#### Aim of the task
Reproduce all of the data word for word.

#### Stored data
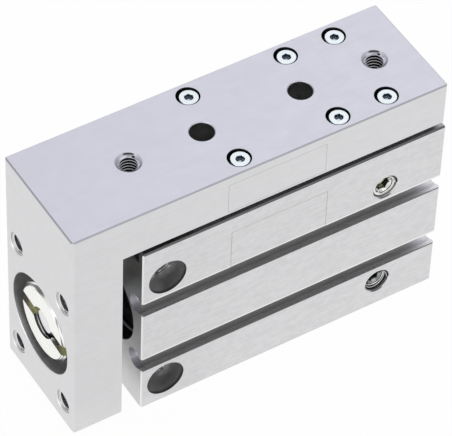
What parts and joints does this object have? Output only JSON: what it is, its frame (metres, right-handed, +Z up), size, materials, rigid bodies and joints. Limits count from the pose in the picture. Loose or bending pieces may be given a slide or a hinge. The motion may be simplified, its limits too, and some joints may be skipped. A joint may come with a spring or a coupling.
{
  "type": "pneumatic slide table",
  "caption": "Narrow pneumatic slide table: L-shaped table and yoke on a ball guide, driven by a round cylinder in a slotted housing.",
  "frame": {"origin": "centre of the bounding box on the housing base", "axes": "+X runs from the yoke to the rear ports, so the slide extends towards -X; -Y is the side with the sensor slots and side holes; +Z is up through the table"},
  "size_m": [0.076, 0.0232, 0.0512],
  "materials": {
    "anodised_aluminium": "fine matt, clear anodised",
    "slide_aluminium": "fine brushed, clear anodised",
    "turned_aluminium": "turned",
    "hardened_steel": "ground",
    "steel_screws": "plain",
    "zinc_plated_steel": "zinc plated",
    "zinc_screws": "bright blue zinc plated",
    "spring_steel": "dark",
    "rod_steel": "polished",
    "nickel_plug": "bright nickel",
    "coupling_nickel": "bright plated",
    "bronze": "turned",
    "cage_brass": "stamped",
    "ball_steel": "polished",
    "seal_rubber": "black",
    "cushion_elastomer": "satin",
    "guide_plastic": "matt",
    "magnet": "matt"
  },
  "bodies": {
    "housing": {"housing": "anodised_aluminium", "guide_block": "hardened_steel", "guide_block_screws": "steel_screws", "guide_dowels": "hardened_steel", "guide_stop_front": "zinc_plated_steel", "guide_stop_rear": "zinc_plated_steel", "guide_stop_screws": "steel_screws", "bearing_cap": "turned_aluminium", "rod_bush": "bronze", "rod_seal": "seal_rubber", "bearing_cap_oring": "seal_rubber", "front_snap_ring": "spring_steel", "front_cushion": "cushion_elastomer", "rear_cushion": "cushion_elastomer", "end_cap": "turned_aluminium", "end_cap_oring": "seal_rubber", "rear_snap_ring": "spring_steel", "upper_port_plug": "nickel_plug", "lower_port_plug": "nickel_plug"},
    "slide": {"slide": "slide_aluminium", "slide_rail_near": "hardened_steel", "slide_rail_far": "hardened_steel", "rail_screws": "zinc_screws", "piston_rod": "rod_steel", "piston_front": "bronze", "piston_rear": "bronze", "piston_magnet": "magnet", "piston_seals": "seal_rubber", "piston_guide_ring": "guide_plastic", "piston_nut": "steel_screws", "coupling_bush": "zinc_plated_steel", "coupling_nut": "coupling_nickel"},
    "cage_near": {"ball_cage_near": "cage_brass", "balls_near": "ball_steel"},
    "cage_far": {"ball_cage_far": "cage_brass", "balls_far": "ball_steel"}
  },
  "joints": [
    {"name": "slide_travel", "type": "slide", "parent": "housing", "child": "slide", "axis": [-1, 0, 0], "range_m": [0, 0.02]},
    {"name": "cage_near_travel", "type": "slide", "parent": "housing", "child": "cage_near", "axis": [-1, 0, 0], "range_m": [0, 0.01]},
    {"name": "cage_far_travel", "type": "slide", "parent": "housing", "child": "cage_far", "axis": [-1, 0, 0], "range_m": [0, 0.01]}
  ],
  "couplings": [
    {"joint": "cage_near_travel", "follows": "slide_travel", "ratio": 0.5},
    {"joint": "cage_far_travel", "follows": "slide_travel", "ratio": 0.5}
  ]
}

#### Reply
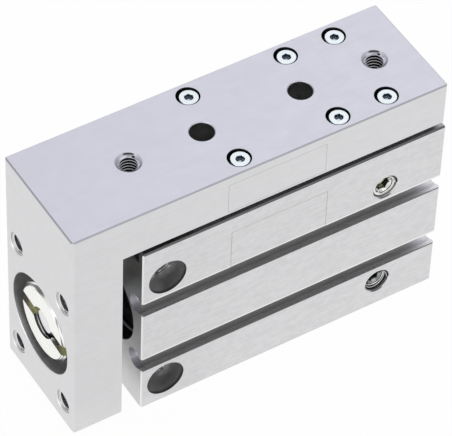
What parts and joints does this object have? Output only JSON: what it is, its frame (metres, right-handed, +Z up), size, materials, rigid bodies and joints. Limits count from the pose in the picture. Loose or bending pieces may be given a slide or a hinge. The motion may be simplified, its limits too, and some joints may be skipped. A joint may come with a spring or a coupling.
{
  "type": "pneumatic slide table",
  "caption": "Narrow pneumatic slide table: L-shaped table and yoke on a ball guide, driven by a round cylinder in a slotted housing.",
  "frame": {"origin": "centre of the bounding box on the housing base", "axes": "+X runs from the yoke to the rear ports, so the slide extends towards -X; -Y is the side with the sensor slots and side holes; +Z is up through the table"},
  "size_m": [0.076, 0.0232, 0.0512],
  "materials": {
    "anodised_aluminium": "fine matt, clear anodised",
    "slide_aluminium": "fine brushed, clear anodised",
    "turned_aluminium": "turned",
    "hardened_steel": "ground",
    "steel_screws": "plain",
    "zinc_plated_steel": "zinc plated",
    "zinc_screws": "bright blue zinc plated",
    "spring_steel": "dark",
    "rod_steel": "polished",
    "nickel_plug": "bright nickel",
    "coupling_nickel": "bright plated",
    "bronze": "turned",
    "cage_brass": "stamped",
    "ball_steel": "polished",
    "seal_rubber": "black",
    "cushion_elastomer": "satin",
    "guide_plastic": "matt",
    "magnet": "matt"
  },
  "bodies": {
    "housing": {"housing": "anodised_aluminium", "guide_block": "hardened_steel", "guide_block_screws": "steel_screws", "guide_dowels": "hardened_steel", "guide_stop_front": "zinc_plated_steel", "guide_stop_rear": "zinc_plated_steel", "guide_stop_screws": "steel_screws", "bearing_cap": "turned_aluminium", "rod_bush": "bronze", "rod_seal": "seal_rubber", "bearing_cap_oring": "seal_rubber", "front_snap_ring": "spring_steel", "front_cushion": "cushion_elastomer", "rear_cushion": "cushion_elastomer", "end_cap": "turned_aluminium", "end_cap_oring": "seal_rubber", "rear_snap_ring": "spring_steel", "upper_port_plug": "nickel_plug", "lower_port_plug": "nickel_plug"},
    "slide": {"slide": "slide_aluminium", "slide_rail_near": "hardened_steel", "slide_rail_far": "hardened_steel", "rail_screws": "zinc_screws", "piston_rod": "rod_steel", "piston_front": "bronze", "piston_rear": "bronze", "piston_magnet": "magnet", "piston_seals": "seal_rubber", "piston_guide_ring": "guide_plastic", "piston_nut": "steel_screws", "coupling_bush": "zinc_plated_steel", "coupling_nut": "coupling_nickel"},
    "cage_near": {"ball_cage_near": "cage_brass", "balls_near": "ball_steel"},
    "cage_far": {"ball_cage_far": "cage_brass", "balls_far": "ball_steel"}
  },
  "joints": [
    {"name": "slide_travel", "type": "slide", "parent": "housing", "child": "slide", "axis": [-1, 0, 0], "range_m": [0, 0.02]},
    {"name": "cage_near_travel", "type": "slide", "parent": "housing", "child": "cage_near", "axis": [-1, 0, 0], "range_m": [0, 0.01]},
    {"name": "cage_far_travel", "type": "slide", "parent": "housing", "child": "cage_far", "axis": [-1, 0, 0], "range_m": [0, 0.01]}
  ],
  "couplings": [
    {"joint": "cage_near_travel", "follows": "slide_travel", "ratio": 0.5},
    {"joint": "cage_far_travel", "follows": "slide_travel", "ratio": 0.5}
  ]
}